Whether you are selling to a strategic or private equity buyer, get ready for some number crunching. Your financials are the first item that will be reviewed to ascertain the viability of acquiring your PEO. If your financials are desirable, the buyer will then review your model, leadership, culture, business focus, infrastructure, etc. If there is alignment between your PEO and the purchasing PEO or Equity Partner, your company is in a good position to get a desirable offer. That being said, if your financials are anemic, you will either not get top dollar for your PEO or you will have less competing entities wanting to purchase your organization. In the worst case scenario, no one will want to buy your PEO.
For example, when our firm Business Resource Center consults with PEOs, we start with a financial analysis. This analysis provides our team with the insight to ask the right questions. Once we have identified where the weak points are within a PEO, we devise a plan of action to remedy these issues and set the PEO on a path to greater projected income. When a PEO has flat or mediocre historical financials and then presents a pro forma with higher unjustified projections, it is not a PEO that will get top dollar on the market.
Does your PEO have propensity for organic growth and does your track-record prove it? This is a valid question and one that when the answer is yes, it will bode well for your exit. Think of it this way, PEO owners are trying to maximize their ROI at the time of transaction. Acquirers are trying to maximize their ROI post transaction. These are conflicting forces that are trying to accomplish a common aim; a transaction. If your PEO has driven successful organic growth, the acquirer will feel more comfortable with their ability to maximize ROI post transaction. This will allow your PEO to have a better bargaining position to negotiate during the M&A process.
A primary focus of Business Resource Center, Inc. when consulting with a PEO during the pre-exit strategy is sales, go-to-market strategy and channel partners. The ability to successfully and consistently generate positive cash flow is an enticing element of the PEO model. When a PEO is able to outpace its market peers in this area, it becomes a more desirable asset to acquire.
Right Size The Organization
Thinning the heard dramatically right before a sale isn’t fooling anyone. This doesn’t mean that you don’t right size your organization prior to a sale. It does mean however that you are able to clearly illustrate why you’ve made these moves. Your leadership team must be able to convince the buyer that any reduction in force or relocation of talent will not impact the PEO’s ability to service clientele and acquire new business nor affect client retention rates and insurance claims mitigation.
Our firm looks at ratios within your company versus industry peers. We do this process while taking into consideration the nuances of your business model, market scope, technology and talent. During this analysis, we also look at compensation design and provide suggestions for improvement where needed. Understanding how your PEO can function optimally will be important for the subsequent synergies analysis.

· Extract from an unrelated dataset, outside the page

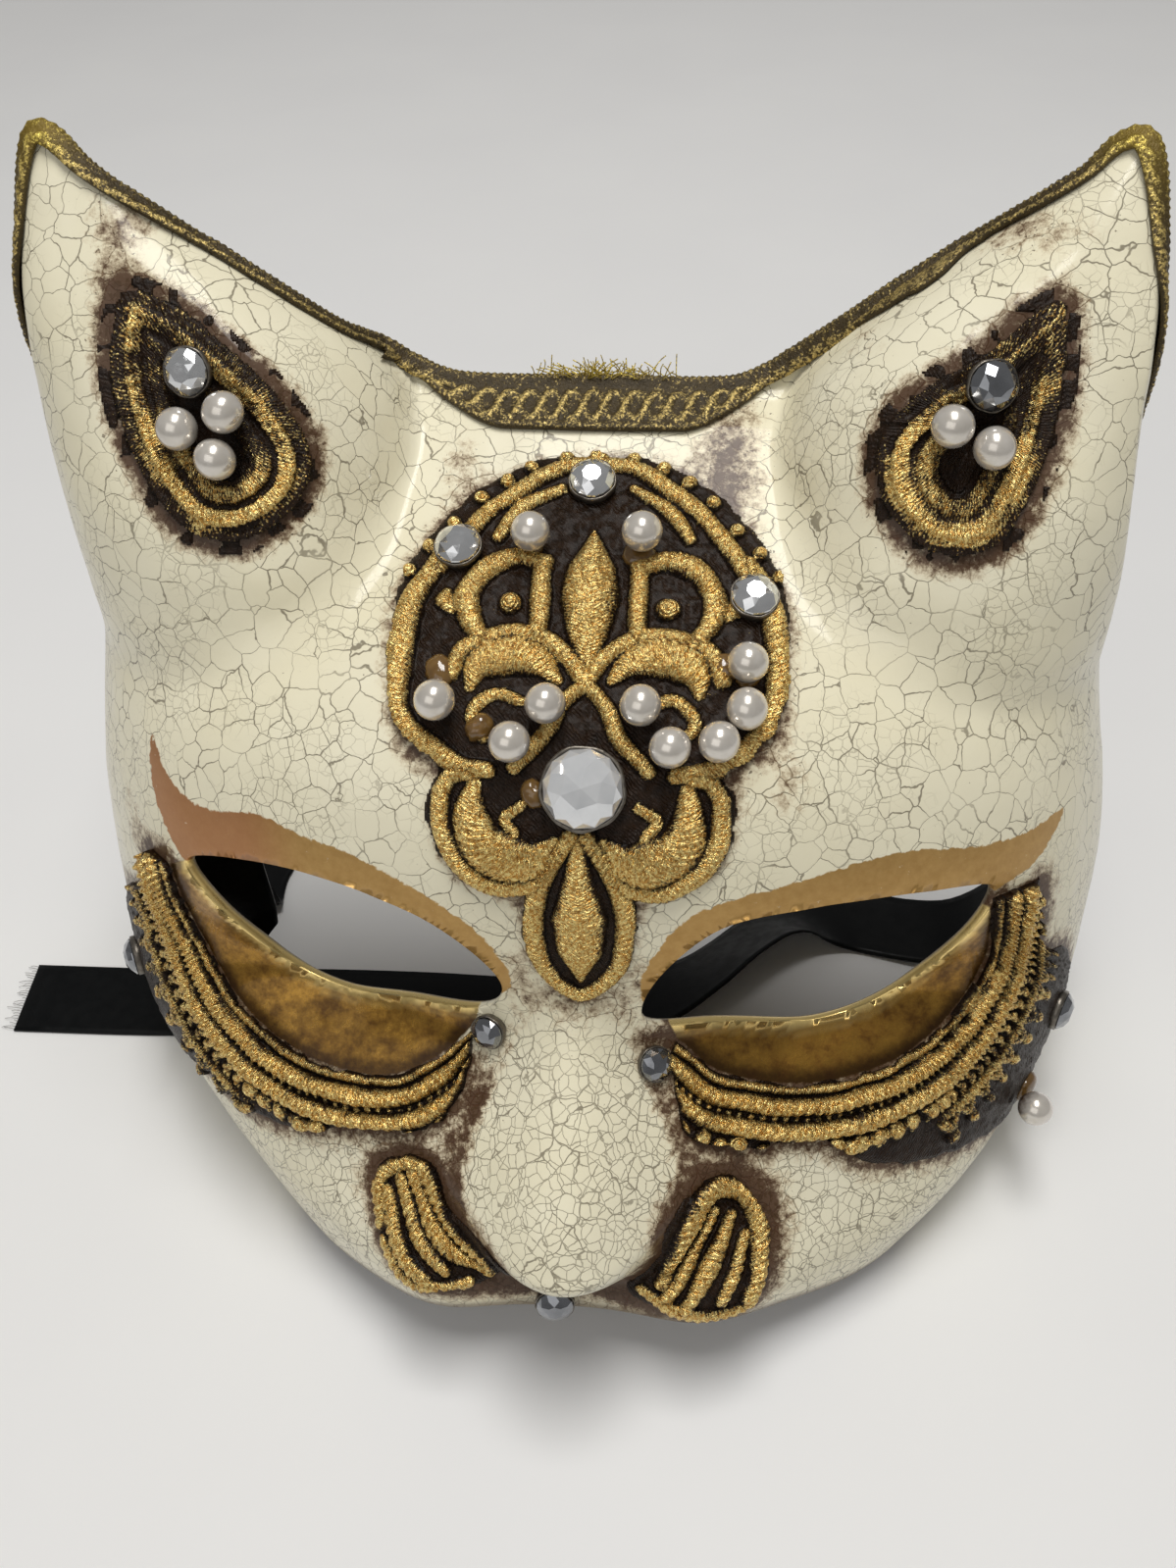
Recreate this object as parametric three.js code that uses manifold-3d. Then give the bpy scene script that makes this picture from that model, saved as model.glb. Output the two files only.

Prospective Synergies Analysis
During the pre-exit strategy, why would you want to do a prospective synergies analysis prior to knowing who may acquire you? If you aren’t currently aware of which buyer may acquire your PEO, would a synergies analysis be an exercise in futility? No. While models vary from PEO to PEO, there is commonality among larger players. Through economies of scale, they are able to leverage their capacity and drive greater profit. Conducting a perspective synergies analysis will give your leadership team a framework of knowledge to know which buyers may be best suited for acquiring your PEO. This process will also provide your leadership team with high level insight to speak more appropriately to potential synergies during the courting and due diligence process once you’ve identified potential buyers.
Insurance & Liability Analysis
A large part of buyer hesitancy is due to potential insurance liabilities. By conducting an analysis on your PEOs loss trending and potential liability, you will be able to illustrate if your PEO loss trending is, to an extent, predictable in nature. Removing as much uncertainty as possible in this area is beneficial to maximizing your exit price.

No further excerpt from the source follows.